The research team studied 58 dogs, all Shetland Sheepdogs and Border Collies, and their owners. The dogs and humans were tested twice, once in the summer and once in the winter, with fur and hair samples taken and analyzed for their cortisol level.
The investigators knew that if they found any association in the ongoing stress levels of the humans and canines, the next question to answer would be why such a relationship existed. The dog owners filled out several different research questionnaires which were designed to give information about the personality of the dogs, their typical behaviours, and the lifestyle that the dogs most commonly experienced.
The major finding was that dogs and their owners indeed had similar stress levels—dogs with high levels of continuing stress tended to have owners with similarly high long-term stress levels. Dogs with low extended levels of stress tended to have owners who also seemed to be relatively stress-free.
There was a correlation between the stress levels of dogs and their owners, leaving the unanswered key question: what causes this association? To determine if the dog was influencing the owner or vice versa, the scientists took measures of the dog's personality, the human's personality, and their lifestyle.
Statistical analyses clearly showed the dog's personality was not having an influence on the owner's stress level, however the personality of the human member of the pair did seem to be important. The researchers used a measure of what are called the “Big Five” dimensions of personality. You might find it helpful to use the acronym OCEAN which stands for openness, conscientiousness, extraversion, agreeableness, and neuroticism. In this particular piece of research, high scores on the dimensions of openness and conscientiousness caused an increase in the dog's stress levels while a high level of neuroticism caused a decrease.

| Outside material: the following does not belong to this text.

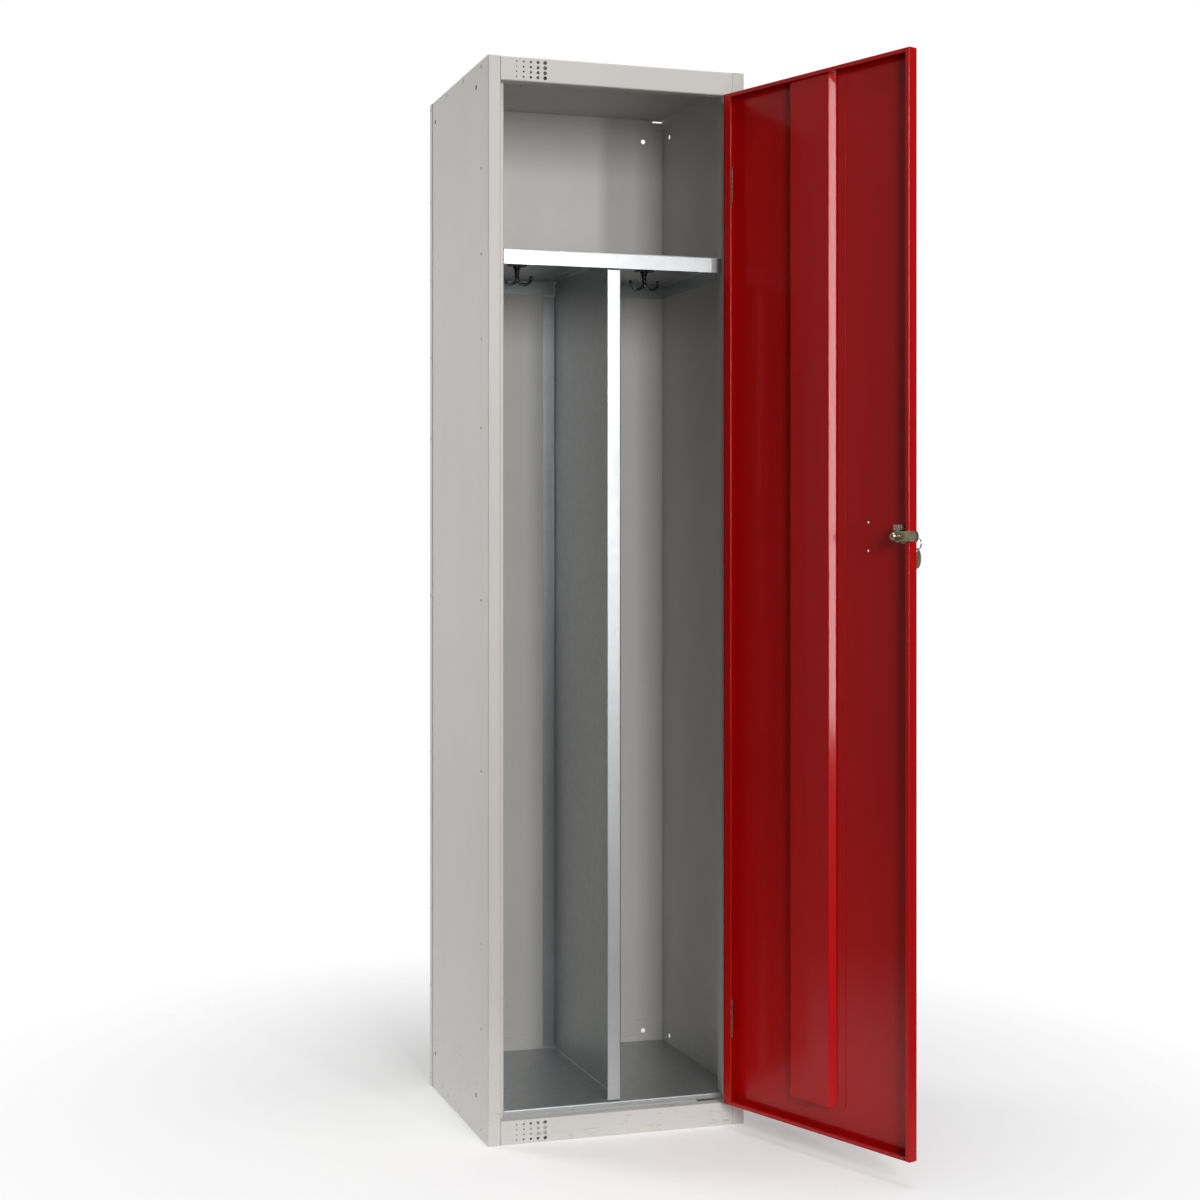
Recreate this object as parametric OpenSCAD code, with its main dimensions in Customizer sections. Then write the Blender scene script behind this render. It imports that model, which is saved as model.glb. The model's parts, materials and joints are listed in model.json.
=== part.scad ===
// Single-door steel locker with a hat shelf over two hanging compartments.
// The origin is the centre of the footprint on the floor, +Z is up and the
// door is on the -Y side, hinged on the right. All lengths are millimetres.

/* [Carcass] */
// overall height
body_h = 1800; // [1700:10:1900]
// overall width
body_w = 456; // [430:1:500]
// overall depth
body_d = 390; // [360:5:450]
// steel sheet thickness
sheet = 1; // [0.8:0.1:1.2]
// inside radius of every fold
fold_r = 1.5; // [0.8:0.1:1.8]
// width of the front face of each stile
stile_w = 22; // [20:1:26]
// how far each door stop lip reaches into the opening
stop_lip = 11; // [8:1:14]
// depth of the rebate that the door closes into
rebate = 20; // [20:0.5:24]
// height of the roof rail and of the plinth rail
rail_h = 40; // [36:1:46]

/* [Inside] */
// height of the galvanised floor above the ground
floor_top = 51; // [48:1:60]
// height of the hat shelf's top face
shelf_top = 1486; // [1400:2:1520]
// depth of the shelf's turned-down edges
shelf_edge = 26; // [20:1:30]
// width of the divider's folded edges
fold_w = 24; // [18:1:28]
// spread of a coat hook from prong tip to prong tip
hook_spread = 52; // [48:2:64]

/* [Door] */
// how far the door stands open
door_open = 111.5; // [0:0.5:165]
// depth of the door's folded edges
door_t = 19.5; // [18:0.5:19.5]
// running gap round the door
door_gap = 2; // [1.5:0.1:3]
// width of the flat top of the door stiffener
stiff_w = 84; // [60:2:100]
// distance between the two card-holder holes
card_pitch = 45; // [38:1:60]

/* [Lock] */
// height of the lock above the ground
lock_z = 1005; // [900:5:1100]
// distance from the door's hinge edge to the lock
lock_u = 386; // [360:1:386]
// length of the cam from the lock's axis to its tip
cam_reach = 42; // [36:1:42]
// radial clearance of the plug in its housing
plug_fit = 0.06; // [0.02:0.01:0.1]

/* [Ventilation] */
// columns of holes in each rail
vent_cols = 5; // [3:1:6]
// rows of holes in each rail
vent_rows = 4; // [2:1:4]
// diameter of the smallest holes
vent_small = 2.4; // [2:0.1:3]
// diameter of the largest holes
vent_large = 6.4; // [4:0.1:7]

/* [Hidden] */
$fn = 32;
hw = body_w / 2;
hd = body_d / 2;
fy = -hd;                         // front plane
open_w = hw - stile_w;            // half of the door opening
stop_x = open_w - stop_lip;       // half of the opening between the stop lips
stop_y = fy + rebate;             // front of the stop lips
box_y = stop_y + 20;              // back of the stile's box section
in_x = hw - sheet;                // inner face of a side
in_y = hd - sheet;                // inner face of the back
mid = sheet / 2;                  // face to middle of the sheet
fold_n = 6;                       // facets round each fold
bend_r = fold_r + sheet;          // outside radius of a fold
shelf_y = stop_y + sheet;         // front of the shelf, floor and divider
rail_lip = 14;                    // depth of the lip behind each rail
roof_fold = 17;                   // depth of the roof's folded edges
tray_top = rail_h - 2;            // top of the base tray's walls
back_fold = 18;                   // width of the back's folded edges
base_fold = 25;                   // width of the base tray's foot flange
floor_edge = 9;                   // depth of the floor's front edge
slit = [19, 3];                   // relief slits at the top of the back
slit_x = hw - 12;                 // their centres
slit_z = body_h - 3.5;
divider_x = fold_w / 2;           // face of the divider sheet
hook_x = [-120, 118];             // coat hook positions across the locker
hook_r = hook_spread / 4;         // radius of a hook's prong
hook_rod = 2.6;                   // prong thickness, as a radius
hook_drop = 22;                   // shelf to the centres of the prongs
hook_plate = [34, 18, 3];         // plate that each hook is fixed by
hook_screw_x = 12.5;              // hook screws, to each side of the hook
hook_head = 1.6;                  // height of a hook screw's head
vent_pitch_x = 12.4;              // hole spacing across a rail
vent_pitch_z = 8.4;               // hole spacing up a rail
vent_x = -179;                    // first column of holes
nest_y = 18;                      // centre of the nesting hole pattern
nest_dy = 139;                    // half its depth
nest_dz = 848;                    // half its height
nest_z = 914;                     // its centre height
wall_dx = 188;                    // half the width of the wall hole pattern
wall_dz = 844;                    // half its height
fix_d = 8.6;                      // diameter of nesting and wall holes
rivet_d = 5.4;                    // rivet head diameter
rivet_h = 1.1;                    // rivet head height
rivet_zs = [16, 185, 327, 614, 900, 1187, 1336, 1477, 1620, 1790];
rivet_front_y = fy + 43;          // front column of rivets on each side
rivet_rear_y = hd - 8;            // rear column of rivets on each side
rivet_top_ys = [-37, 78];         // rivets along the top of each side

pin_r = 2;                        // hinge pin radius
pin_fit = 0.05;                   // radial clearance of the moving knuckle
knuckle_r = 3.5;                  // hinge knuckle outside radius
axis_x = open_w - 1.5;            // hinge axis
axis_y = fy - 4;
hinge_zs = [190, 1601];           // hinge centres
hinge_l = 63;                     // hinge length
leaf_t = 1.2;                     // hinge leaf thickness
knuckle_l = 21;                   // length of the middle knuckle
knuckle_gap = 0.4;                // gap between knuckles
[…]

Openness is a trait associated with imagination and the willingness to explore new things and enjoyment of new experiences. People who are low in openness tend to dislike changes and are most comfortable in familiar settings doing familiar things. Since dogs tend to enjoy routine and predictable situations this helps to explain why they are more stressed when their owner is high on this personality dimension.
People who are high in conscientiousness are well organized and tend to pay attention to detail. They really dislike messy things and are bothered when tasks are not finished or done poorly. As we all know, dogs are not bothered by details in most of their actions, and dogs tend to be messy. Furthermore, dogs often procrastinate or are slow at completing tasks. That means that having an owner who is high in this dimension and who therefore puts pressure on the dog to be more conscientious is apt to raise the stress level of the pair.
The big surprise came with the finding that people who are high on the personality dimension of neuroticism tended to have dogs with lower stress levels. Individuals who are high on the neuroticism trait tend to have mood swings, are anxious, and are susceptible to sadness and depression. My initial thought was that this kind of person should stress their dogs, which is the opposite of what the research shows. The authors explain their findings by saying that there is some indication that humans scoring high on neuroticism form a strong attachment bond to their dogs, and they also use their dog as a social support—meaning more interaction and physical contact. These behaviours simultaneously function as social support for their dog who benefits from loving attention and thus the stress level of both the human and the canine decrease.
In short, researchers concluded that long-term stress hormone levels are indeed synchronized between dogs and their humans, and it is the dogs who are responding to the stress levels of their owners rather than owners responding to the stress in their dogs. In other words, if your dog seems stressed, you may want to take a look in the mirror.